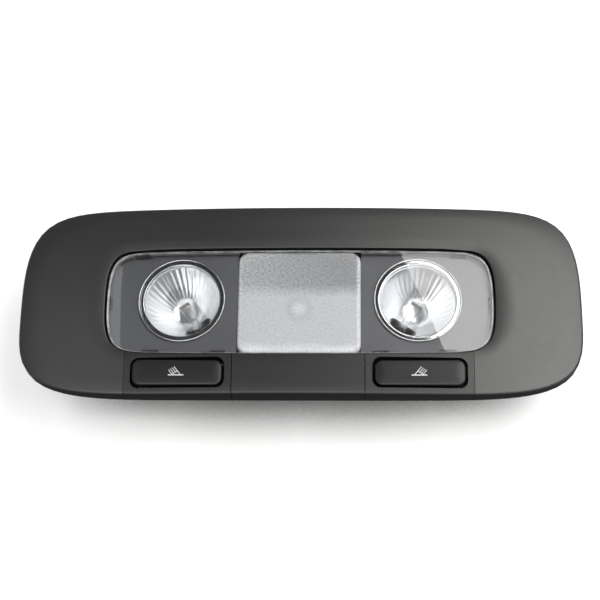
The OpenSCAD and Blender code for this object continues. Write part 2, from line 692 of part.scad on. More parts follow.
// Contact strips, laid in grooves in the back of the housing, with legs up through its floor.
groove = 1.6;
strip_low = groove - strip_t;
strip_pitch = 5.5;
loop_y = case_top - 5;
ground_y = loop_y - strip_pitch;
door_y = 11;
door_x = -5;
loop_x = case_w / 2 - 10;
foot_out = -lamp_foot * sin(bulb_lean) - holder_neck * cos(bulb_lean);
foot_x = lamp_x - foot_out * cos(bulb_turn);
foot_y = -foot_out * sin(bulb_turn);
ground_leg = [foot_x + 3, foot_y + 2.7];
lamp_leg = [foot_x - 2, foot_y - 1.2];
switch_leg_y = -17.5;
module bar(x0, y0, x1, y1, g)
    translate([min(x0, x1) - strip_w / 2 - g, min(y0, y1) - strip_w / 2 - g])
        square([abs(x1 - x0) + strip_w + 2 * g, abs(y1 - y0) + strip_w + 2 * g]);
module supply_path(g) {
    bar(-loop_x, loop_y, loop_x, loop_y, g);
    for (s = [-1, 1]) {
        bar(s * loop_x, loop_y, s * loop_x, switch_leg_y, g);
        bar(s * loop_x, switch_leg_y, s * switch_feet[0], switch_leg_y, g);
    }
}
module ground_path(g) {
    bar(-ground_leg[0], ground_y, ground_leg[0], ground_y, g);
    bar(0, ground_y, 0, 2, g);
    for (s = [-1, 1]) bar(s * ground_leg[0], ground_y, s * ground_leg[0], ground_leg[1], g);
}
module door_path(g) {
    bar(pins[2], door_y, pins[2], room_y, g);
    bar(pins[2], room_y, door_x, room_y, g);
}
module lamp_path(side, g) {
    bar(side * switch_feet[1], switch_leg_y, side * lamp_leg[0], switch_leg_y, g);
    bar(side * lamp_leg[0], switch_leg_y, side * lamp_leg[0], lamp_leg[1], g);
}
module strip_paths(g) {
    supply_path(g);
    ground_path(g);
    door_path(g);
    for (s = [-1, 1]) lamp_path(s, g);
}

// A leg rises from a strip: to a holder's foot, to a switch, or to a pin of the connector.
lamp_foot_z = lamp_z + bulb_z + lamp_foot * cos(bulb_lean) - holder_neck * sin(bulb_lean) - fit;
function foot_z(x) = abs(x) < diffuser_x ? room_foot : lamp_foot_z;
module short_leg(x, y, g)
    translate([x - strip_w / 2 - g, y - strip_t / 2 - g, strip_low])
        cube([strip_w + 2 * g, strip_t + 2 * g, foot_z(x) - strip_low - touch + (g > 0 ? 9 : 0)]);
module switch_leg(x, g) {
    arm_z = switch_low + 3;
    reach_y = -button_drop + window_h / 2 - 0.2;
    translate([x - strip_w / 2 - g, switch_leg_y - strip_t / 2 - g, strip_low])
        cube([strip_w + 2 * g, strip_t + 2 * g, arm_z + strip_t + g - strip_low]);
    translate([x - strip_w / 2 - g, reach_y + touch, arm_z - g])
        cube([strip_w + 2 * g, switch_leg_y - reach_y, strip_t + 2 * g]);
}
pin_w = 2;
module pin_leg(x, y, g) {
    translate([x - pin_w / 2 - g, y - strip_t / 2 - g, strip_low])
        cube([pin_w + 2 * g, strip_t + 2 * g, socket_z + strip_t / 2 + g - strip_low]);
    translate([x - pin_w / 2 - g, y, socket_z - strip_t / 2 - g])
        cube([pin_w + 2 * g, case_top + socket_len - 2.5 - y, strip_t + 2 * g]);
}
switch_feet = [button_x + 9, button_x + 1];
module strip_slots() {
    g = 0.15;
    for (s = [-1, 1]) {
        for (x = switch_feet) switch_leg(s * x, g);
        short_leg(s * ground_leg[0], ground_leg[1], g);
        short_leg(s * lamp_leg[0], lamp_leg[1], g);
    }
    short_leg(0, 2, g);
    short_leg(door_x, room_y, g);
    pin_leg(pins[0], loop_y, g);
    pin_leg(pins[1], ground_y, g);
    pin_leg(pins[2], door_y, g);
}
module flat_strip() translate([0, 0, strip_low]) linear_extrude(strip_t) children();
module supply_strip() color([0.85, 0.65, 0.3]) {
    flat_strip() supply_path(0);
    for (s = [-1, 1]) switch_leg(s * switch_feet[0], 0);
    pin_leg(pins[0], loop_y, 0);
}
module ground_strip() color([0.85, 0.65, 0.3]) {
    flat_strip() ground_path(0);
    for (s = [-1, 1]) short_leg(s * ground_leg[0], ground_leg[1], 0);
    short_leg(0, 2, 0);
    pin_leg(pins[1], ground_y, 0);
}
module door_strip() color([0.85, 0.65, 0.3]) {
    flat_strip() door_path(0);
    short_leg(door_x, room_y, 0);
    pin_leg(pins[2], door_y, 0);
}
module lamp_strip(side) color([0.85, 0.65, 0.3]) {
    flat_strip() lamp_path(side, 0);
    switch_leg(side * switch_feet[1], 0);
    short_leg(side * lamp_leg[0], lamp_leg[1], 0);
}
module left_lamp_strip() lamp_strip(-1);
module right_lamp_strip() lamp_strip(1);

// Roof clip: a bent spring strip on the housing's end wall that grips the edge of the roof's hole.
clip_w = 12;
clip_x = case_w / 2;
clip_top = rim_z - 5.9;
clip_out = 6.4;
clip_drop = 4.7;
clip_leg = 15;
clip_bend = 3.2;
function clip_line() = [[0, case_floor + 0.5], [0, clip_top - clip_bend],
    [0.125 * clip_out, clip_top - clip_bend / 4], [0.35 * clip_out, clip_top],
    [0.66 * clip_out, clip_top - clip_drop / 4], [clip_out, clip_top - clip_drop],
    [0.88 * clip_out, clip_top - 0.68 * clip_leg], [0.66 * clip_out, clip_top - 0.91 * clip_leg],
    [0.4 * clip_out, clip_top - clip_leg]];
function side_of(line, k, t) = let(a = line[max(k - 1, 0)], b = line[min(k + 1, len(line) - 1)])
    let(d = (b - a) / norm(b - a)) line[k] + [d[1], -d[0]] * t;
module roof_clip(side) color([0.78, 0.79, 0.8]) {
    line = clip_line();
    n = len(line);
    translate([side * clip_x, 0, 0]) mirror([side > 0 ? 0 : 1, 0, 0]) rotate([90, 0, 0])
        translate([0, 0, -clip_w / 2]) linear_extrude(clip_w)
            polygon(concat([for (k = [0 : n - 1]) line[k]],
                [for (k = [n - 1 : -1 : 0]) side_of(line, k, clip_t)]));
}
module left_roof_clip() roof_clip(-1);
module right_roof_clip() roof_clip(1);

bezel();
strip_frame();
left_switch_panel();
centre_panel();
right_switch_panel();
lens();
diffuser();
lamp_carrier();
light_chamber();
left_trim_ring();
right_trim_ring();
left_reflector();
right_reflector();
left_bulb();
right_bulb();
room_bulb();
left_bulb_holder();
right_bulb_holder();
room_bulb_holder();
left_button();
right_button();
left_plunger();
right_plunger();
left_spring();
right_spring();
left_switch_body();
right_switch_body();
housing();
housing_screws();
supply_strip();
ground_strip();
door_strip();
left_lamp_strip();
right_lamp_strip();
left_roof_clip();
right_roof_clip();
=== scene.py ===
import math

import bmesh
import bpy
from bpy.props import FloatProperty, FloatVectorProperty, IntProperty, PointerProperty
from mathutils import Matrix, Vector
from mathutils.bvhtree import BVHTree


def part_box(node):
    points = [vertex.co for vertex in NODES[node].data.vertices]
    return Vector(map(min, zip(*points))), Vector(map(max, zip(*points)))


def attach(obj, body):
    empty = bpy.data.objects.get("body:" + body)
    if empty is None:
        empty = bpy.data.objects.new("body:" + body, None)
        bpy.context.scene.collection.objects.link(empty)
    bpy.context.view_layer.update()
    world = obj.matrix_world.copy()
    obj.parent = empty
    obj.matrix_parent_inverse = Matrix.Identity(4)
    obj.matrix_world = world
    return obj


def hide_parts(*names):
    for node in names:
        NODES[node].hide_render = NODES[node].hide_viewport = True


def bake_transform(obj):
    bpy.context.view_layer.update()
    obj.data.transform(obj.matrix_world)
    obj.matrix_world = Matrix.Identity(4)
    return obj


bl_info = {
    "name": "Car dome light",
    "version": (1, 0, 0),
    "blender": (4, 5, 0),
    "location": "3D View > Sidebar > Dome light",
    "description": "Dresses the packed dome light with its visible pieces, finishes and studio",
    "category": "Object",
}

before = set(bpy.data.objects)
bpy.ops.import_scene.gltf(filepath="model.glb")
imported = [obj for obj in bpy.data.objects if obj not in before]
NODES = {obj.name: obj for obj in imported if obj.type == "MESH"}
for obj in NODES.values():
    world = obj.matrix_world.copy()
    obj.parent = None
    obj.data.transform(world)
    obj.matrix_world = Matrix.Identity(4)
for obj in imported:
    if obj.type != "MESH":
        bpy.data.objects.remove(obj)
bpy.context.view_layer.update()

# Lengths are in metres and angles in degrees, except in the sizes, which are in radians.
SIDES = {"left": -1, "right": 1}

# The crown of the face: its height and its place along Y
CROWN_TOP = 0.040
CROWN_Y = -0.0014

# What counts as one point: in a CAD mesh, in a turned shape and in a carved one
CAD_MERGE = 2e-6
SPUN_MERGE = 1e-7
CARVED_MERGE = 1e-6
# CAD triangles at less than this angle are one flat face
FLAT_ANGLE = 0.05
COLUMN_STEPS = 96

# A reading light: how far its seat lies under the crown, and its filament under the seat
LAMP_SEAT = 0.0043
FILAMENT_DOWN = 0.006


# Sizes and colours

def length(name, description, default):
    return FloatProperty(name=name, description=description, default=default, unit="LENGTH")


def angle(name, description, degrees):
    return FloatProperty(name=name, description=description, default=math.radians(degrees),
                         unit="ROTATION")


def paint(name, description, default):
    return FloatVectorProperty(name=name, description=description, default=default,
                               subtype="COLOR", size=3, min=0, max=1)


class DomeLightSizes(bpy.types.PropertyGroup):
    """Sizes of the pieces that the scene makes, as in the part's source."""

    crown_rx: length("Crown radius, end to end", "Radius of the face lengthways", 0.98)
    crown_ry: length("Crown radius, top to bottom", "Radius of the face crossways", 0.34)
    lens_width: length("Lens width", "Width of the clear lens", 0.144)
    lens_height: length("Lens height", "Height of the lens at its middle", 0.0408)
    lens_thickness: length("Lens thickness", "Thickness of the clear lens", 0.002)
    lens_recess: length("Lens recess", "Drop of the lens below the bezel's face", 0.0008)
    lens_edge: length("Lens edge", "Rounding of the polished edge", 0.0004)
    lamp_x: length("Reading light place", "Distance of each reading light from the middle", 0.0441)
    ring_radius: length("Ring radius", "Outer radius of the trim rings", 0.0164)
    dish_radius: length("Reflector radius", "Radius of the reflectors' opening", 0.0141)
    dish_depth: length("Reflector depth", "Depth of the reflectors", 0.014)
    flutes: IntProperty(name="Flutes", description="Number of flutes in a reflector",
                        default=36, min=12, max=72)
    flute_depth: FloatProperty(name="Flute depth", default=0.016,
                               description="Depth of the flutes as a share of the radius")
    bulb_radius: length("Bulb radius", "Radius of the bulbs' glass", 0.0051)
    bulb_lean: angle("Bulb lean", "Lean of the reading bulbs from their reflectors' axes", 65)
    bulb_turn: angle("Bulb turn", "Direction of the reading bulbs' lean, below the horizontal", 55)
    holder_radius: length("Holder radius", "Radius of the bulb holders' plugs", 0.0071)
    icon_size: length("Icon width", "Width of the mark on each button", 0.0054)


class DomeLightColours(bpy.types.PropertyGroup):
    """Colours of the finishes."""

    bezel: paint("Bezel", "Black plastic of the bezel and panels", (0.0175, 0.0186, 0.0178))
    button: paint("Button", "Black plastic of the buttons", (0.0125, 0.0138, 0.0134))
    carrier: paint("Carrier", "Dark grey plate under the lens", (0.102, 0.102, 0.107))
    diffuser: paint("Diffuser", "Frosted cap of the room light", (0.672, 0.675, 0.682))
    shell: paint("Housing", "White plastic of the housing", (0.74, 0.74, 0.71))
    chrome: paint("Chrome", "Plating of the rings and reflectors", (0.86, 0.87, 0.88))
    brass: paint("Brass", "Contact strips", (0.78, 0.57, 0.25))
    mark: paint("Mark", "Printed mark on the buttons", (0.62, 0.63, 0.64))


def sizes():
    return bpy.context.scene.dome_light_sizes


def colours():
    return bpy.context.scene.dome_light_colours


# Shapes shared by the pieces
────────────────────
• [GIVEN EXERCISE] Identify lines with the string "before". Copy each one.

• [WRITTEN SOLUTION]
before = set(bpy.data.objects)
imported = [obj for obj in bpy.data.objects if obj not in before]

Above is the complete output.